Three of the largest Chinese tech giants have filed initial public offerings (IPOs) on the Hong Kong stock exchange in what is seen as a hedge against the trade war between China and the US.

Several major Chinese tech companies such as Alibaba, JD.com, and NetEase have filed their IPOs in Hong Kong as a precautionary measure against a US Senate bill. The proposed legislation might force Chinese companies to delist their stocks from American exchanges such as Nasdaq.

The bill still requires the approval of the US House of Representatives and US President Donald Trump. Yet, it has already gained bipartisan support overseas. Once the law passes, Chinese companies would need to ascertain and submit proof that their entities are not owned by the Chinese government. They would also be required to open their accounting books to the non-profit organization Public Company Accounting Oversight Board (PCAOB).

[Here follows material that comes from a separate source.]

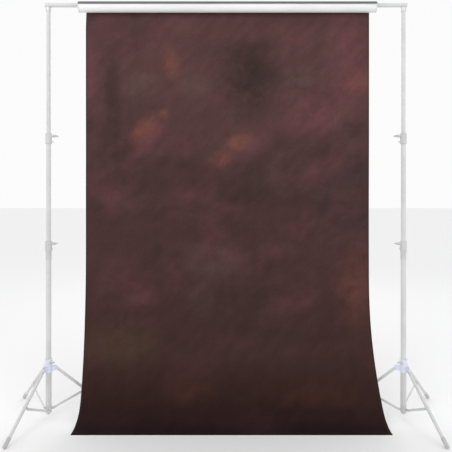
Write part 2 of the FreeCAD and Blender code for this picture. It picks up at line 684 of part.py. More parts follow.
# A leg hangs down from its pivot along local -Z, with the column on its -X side.
def makeLeg(name, side, spot):
    leg = newBody("leg_%s_%s" % (name, side))
    length = amount("legLength")
    end = amount("footRadius") / 2
    rod(leg, "tube", "legRadius", "legLength - tongueLength - 0.5 * footRadius", (0, 0, end - length))
    softenRims(leg, "headChamfer")
    half = amount("tongueThickness") / 2
    across = amount("tongueRadius")
    block(leg, "tongue", ("2 * tongueRadius", "tongueThickness", "tongueLength + lugShort"),
          (-across, -half, -amount("tongueLength + lugShort")))
    rod(leg, "tongue_end", "tongueRadius", "tongueThickness", (0, -half, 0), fromZtoY)
    rod(leg, "pin_hole", "pinRadius + pinGap", "4 * tongueThickness",
        (0, -4 * half, 0), fromZtoY, cut=True)
    level = -amount("clipAlong")
    offset = amount("clipOffset")
    rod(leg, "clip_band", "legRadius + clipWall", "clipLength", (0, 0, level - amount("clipLength") / 2))
    aside = amount("braceSide") - amount("lugThickness") / 2
    earHalf = amount("braceWidth") / 2
    block(leg, "clip_ear", ("clipOffset", "lugThickness", "braceWidth"), (-offset, aside, level - earHalf))
    rod(leg, "clip_nose", "0.5 * braceWidth", "lugThickness", (-offset, aside, level), fromZtoY)
    rod(leg, "clip_rivet", "pinHeadRadius", "pinHeadHeight",
        (-offset, aside - amount("pinHeadHeight"), level), fromZtoY)
    leg.Placement = spot

    foot = newBody("foot_%s_%s" % (name, side))
    rod(foot, "grip", "footRadius", "footLength", (0, 0, -length))
    softenRims(foot, "headChamfer")
    ball = foot.newObject("PartDesign::AdditiveSphere", foot.Name + "_ball")
    bind(ball, Radius="footRadius")
    ball.Placement = Placement(Vector(0, 0, -length), Rotation())
    rod(foot, "socket", "legRadius + footGap", "footLength", (0, 0, end - length), cut=True)
    ground = Placement(Vector(0, 0, -length), Rotation(Vector(0, 1, 0), amount("legSpread")))
    width = amount("2 * footRadius")
    block(foot, "flat", ("4 * footRadius", "4 * footRadius", "footRadius"),
          (-width, -width, -amount("footFlat + footRadius")), ground, cut=True)
    foot.Placement = spot


# A brace runs from its hub pin along local +X, on the +Y side of its lugs.
def makeBrace(name, side, spot):
    reach = amount("braceLength")
    brace = newBody("brace_%s_%s" % (name, side))
    half = amount("braceWidth") / 2
    near = amount("braceSide + braceGap") + amount("lugThickness") / 2
    block(brace, "strip", ("braceLength", "braceThickness", "braceWidth"), (0, near, -half))
    for end, start in (("hub_end", 0), ("leg_end", reach)):
        rod(brace, end, "0.5 * braceWidth", "braceThickness", (start, near, 0), fromZtoY)
    rod(brace, "rivet", "pinHeadRadius", "pinHeadHeight",
        (reach, near + amount("braceThickness"), 0), fromZtoY)
    rod(brace, "hub_hole", "pinRadius + pinGap", "braceThickness", (0, near, 0), fromZtoY, cut=True)
    brace.Placement = spot.multiply(Placement(Vector(), Rotation(Vector(0, 1, 0), -amount("braceRise"))))


def makeTripod(side, sign, axis):
    makeHub(side, sign, axis)
    makeCollar(side, sign, axis)
    pinLength = "tongueThickness + 2 * collarLugGap + 2 * collarLugWall"
    pinGroup("leg_pins_" + side, pinLength, -amount(pinLength) / 2,
             amount("legPivotRadius"), amount("legPivotHeight"), sign, axis)
    hubPin = "lugThickness + braceGap + braceThickness + braceGap"
    pinGroup("brace_pins_" + side, hubPin, amount("braceSide") - amount("lugThickness") / 2,
             amount("hubPivotRadius"), amount("hubPivotHeight"), sign, axis)
    for index, name in enumerate(legNames):
        heading = Placement(axis, Rotation(Vector(0, 0, 1), legHeading(sign, index)))
        lean = Rotation(Vector(0, 1, 0), -amount("legSpread"))
        top = Placement(Vector(amount("legPivotRadius"), 0, amount("legPivotHeight")), lean)
        makeLeg(name, side, heading.multiply(top))
        foot = Placement(Vector(amount("hubPivotRadius"), 0, amount("hubPivotHeight")), Rotation())
        makeBrace(name, side, heading.multiply(foot))


def checkModel():
    doc.recompute()
    for item in doc.Objects:
        if "Invalid" in item.State or "Error" in item.State:
            raise RuntimeError("%s is %s" % (item.Label, item.State))
    for node in nodes:
        if node.Shape.isNull() or not node.Shape.isValid():
            raise RuntimeError(node.Label + " has no valid shape")


def writeParts():
    os.makedirs("parts", exist_ok=True)
    for node in nodes:
        node.Shape.exportStep("parts/%s.step" % node.Label)
    print("%d nodes written" % len(nodes))


enterDerivedSizes()
for stand, direction in (("left", -1), ("right", 1)):
    columnAxis = Vector(direction * amount("standSpacing") / 2, 0, 0)
    makeColumn(stand, direction, columnAxis)
    makeTripod(stand, direction, columnAxis)
makeCrossbar()
makeRoll()
makeStrip()
makeCloth()
shift = Placement(Vector(0, amount("setBack"), 0), Rotation())
for node in nodes:
    node.Placement = shift.multiply(node.Placement)
checkModel()
writeParts()
for alias in ("setBack", "legPivotHeight", "braceLength", "braceRise", "braceSwing", "foldTravel"):
    print("%s %.4f" % (alias, amount(alias)))
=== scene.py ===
import math
import bmesh
import bpy
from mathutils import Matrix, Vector, noise


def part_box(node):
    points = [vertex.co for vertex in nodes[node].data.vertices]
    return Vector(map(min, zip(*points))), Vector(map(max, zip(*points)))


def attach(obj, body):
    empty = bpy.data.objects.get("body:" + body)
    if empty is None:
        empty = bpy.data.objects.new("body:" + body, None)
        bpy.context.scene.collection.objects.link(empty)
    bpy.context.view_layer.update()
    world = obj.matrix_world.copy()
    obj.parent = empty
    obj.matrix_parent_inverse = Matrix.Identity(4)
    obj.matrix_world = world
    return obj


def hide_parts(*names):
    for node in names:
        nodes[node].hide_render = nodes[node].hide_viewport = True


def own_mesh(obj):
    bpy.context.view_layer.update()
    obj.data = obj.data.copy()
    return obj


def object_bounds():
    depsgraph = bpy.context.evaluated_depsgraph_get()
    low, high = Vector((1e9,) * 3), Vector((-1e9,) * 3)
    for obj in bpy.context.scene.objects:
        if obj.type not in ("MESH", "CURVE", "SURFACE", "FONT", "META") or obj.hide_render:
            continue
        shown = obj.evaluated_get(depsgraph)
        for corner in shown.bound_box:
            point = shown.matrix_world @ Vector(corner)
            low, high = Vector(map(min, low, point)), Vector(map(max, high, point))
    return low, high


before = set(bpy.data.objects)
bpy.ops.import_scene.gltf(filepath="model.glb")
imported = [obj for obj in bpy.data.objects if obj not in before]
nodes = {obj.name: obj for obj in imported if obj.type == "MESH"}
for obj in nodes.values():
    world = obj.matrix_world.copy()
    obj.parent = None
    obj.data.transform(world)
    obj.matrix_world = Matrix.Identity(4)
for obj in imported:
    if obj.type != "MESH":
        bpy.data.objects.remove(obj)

# A mottled backdrop cloth on a roll core, on a crossbar between two folding stands.
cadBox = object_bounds()
scene = bpy.context.scene
scene.view_settings.view_transform = "Standard"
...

Alibaba originally planned to go public on the Hong Kong stock exchange last August. However, they postponed the plan due to escalating protests there. It finally completed its offering last November. Alibaba has also listed on the US stock exchange for five years.

The company also assured US investors that it would not delist its New York stock exchange shares. It claimed to be capable of complying with the upcoming regulatory demands. According to the company's chief financial officer (CFO) Maggie Wu, the company closely monitors the development of the bill. However, it remains unclear as to whether Alibaba would fully open its books to the PCAOB.

On the other hand, JD.com, Alibaba's strongest competitor in the Chinese e-commerce market, also went public in American exchanges during 2014. It recently filed a secondary offering at the New York stock exchange for 133 million USD on its ordinary shares. The offer includes 126.35 million USD-listed shares that are offered internationally, along with 6.65 million USD shares in Hong Kong. The Hong Kong listing would be similar to that listed with American exchanges.

The company's secondary offering could reach four billion USD and dilute its existing shares by five percent. It is also expected to update its listing by June 18, 2020, the same date for JD.com's 22nd anniversary and the final day of its annual "618" shopping holiday.

Finally, NetEase is also expected to raise about 2.8 billion USD with its new IPO. This move would dilute its existing shares by five percent. The shares would not be sold at a discount to its US-listed ones.

In 2001, NetEase was temporarily delisted from Nasdaq due to allegations of fraud and a missed annual report. However, it overcame the scrutiny and developed into a reliable company of China's gaming sector.